You are a Part-time Representative. Can you explain briefly what that means, and what your role is on the EA board? I represent EA part-time members who come to me with issues they think need some attention, and I bring those issues to the attention of the rest of the board. I see my role as liaison between the part-timers and the full union board.

What’s your answer to those who say educators aren’t laborers, so labor unions have no place in education? Anybody who says that educators aren’t laborers should be forced to follow a teacher for a week and experience all of the duties and issues we have to do and deal with. I remember that when our EA voted to coaffiliate with the AFL-CIO, some people might have thought that teachers are on a higher plane than blue-collar workers. But are teachers really better than anyone else who works and raises a family? By the EA being affiliated with the other union, we have the support of that other union to help protect and advance our educational interests. And they have our support as well.!

What do you like about teaching at MCC? Working with our students and helping them to understand how music impacts and influences their whole lives, and helping them to turn on to that excitement. I also teach at universities where we don’t have the same level of need for developmental classes, and one of the strengths of the community college is that it doesn’t turn students away. It accepts them where they are and helps them to increase the skills they have, so that their adult lives can be more gratifying. Even before reading became mandatory at Mott, I would always advise my students to take the developmental reading classes when recommended, and tell them: “This is about improving life skills, like being able to buy a house or a car or deal with any kind of contract, with an adult reading level.”

What do you appreciate about being a member of the MCCEA? Overall, as a member of the adjunct faculty, I appreciate knowing that if I think there’s an issue that needs to be addressed, I have a place to go where there are people who’ll listen to that concern and help to resolve the issue. It’s hard to separate my board member self from my “just a teacher” self, but if an issue challenges my own teaching or work climate, it would be the same answer. I know there’s a group of people who look out for me. But as I said before, our union is important because it’s student focused. If I saw a group of people only trying to advance their own causes, I wouldn’t have been a board member this long.

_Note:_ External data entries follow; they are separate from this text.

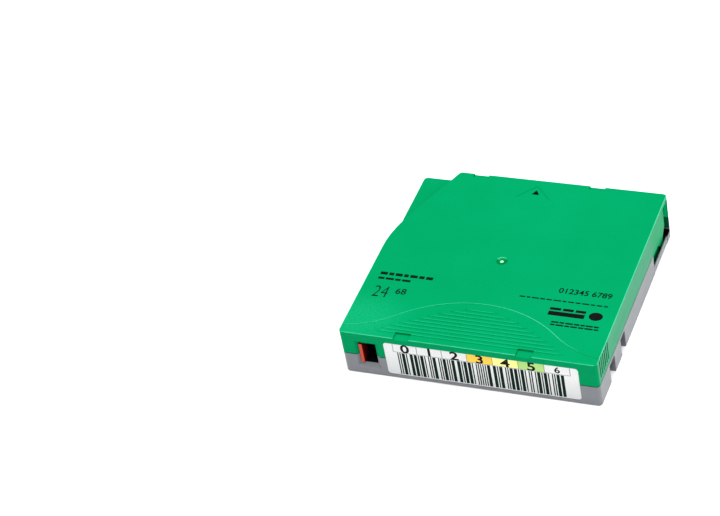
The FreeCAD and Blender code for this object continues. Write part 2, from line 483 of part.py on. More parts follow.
# bosses for screws and locating bores, then their holes
for tag, x, y in screw_places():
    rod(B, "boss_" + tag, x, y, d.floor_top - 0.2, top_side, d.boss_low_radius)
for tag, y in (("near", -d.datum_y), ("far", d.datum_y)):
    rod(B, "datum_boss_" + tag, d.datum_x, y, d.floor_top - 0.2, d.datum_top, d.datum_boss)
for tag, x, y in screw_places():
    rod(B, "counterbore_" + tag, x, y, -over, d.screw_seat, d.screw_bore, cut=True)
    rod(B, "pass_" + tag, x, y, -over, top_side + over, d.screw_pass, cut=True)
for tag, y in (("near", -d.datum_y), ("far", d.datum_y)):
    rod(B, "datum_bore_" + tag, d.datum_x, y, -over, d.datum_deep, d.datum_radius, cut=True)
rod(B, "reel_opening", d.axis_x, 0, -over, d.floor_top + over, d.opening_radius, cut=True)
f = B.newObject("PartDesign::SubtractiveCone", "opening_lead_in")
bind(f, Radius1=d.opening_bevel, Radius2=d.opening_radius, Height=d.opening_bevel - d.opening_radius)
place(f, d.axis_x, 0, -0.5)
block(B, "underside_relief", d.relief_left, d.relief_right, -hd - over, -hd + d.relief_long, -over, d.relief_deep, cut=True)
lower = B

# ---------------------------------------------------------------- label

B = body("front_label")
pad(B, "sheet_of_label", [rrect(d.label_left, d.label_right, d.label_low, d.label_high, d.label_round)],
    hd - d.label_recess, hd - d.label_recess + d.label_thick, "XZ_Plane")

# ---------------------------------------------------------------- write-protect slider

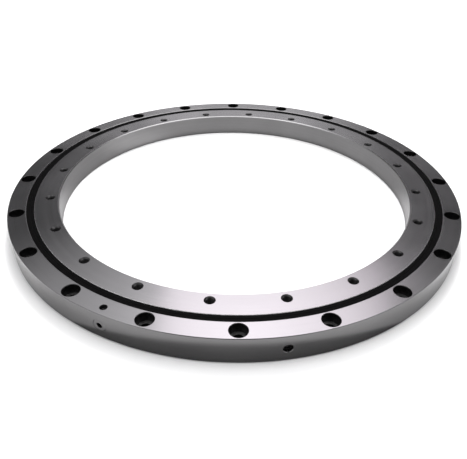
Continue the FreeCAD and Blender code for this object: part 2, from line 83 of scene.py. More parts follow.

Who’s someone you really admire and respect? Carolyn Mawby. She is Professor Emeritus and retired music faculty from the University of Michigan in Flint, and founder of the Carolyn Mawby Chorale, one of the premiere choral groups in the mid-Michigan area. She turned me from hating history of any sort into loving music history, and she created in all of her students a desire to share that passion and love of music with their own students. The Flint area has been truly blessed to have had her musical passion and expertise all these years, and she remains one of the strongest inspirations of my life.

Where do you like to go to relax? One of my and my husband’s favorite places is Mackinac Island in the fall. We went there on our honeymoon and fell in love with it. Since then, we try to go every year with friends whose kids grew up with ours–like a yearly pilgrimage.

What’s something that few people would guess about you? I’m basically a very shy person. But no one believes me. When I was asked this same kind of question in the Ferris doctorate program, I said that I was shy, and everyone laughed.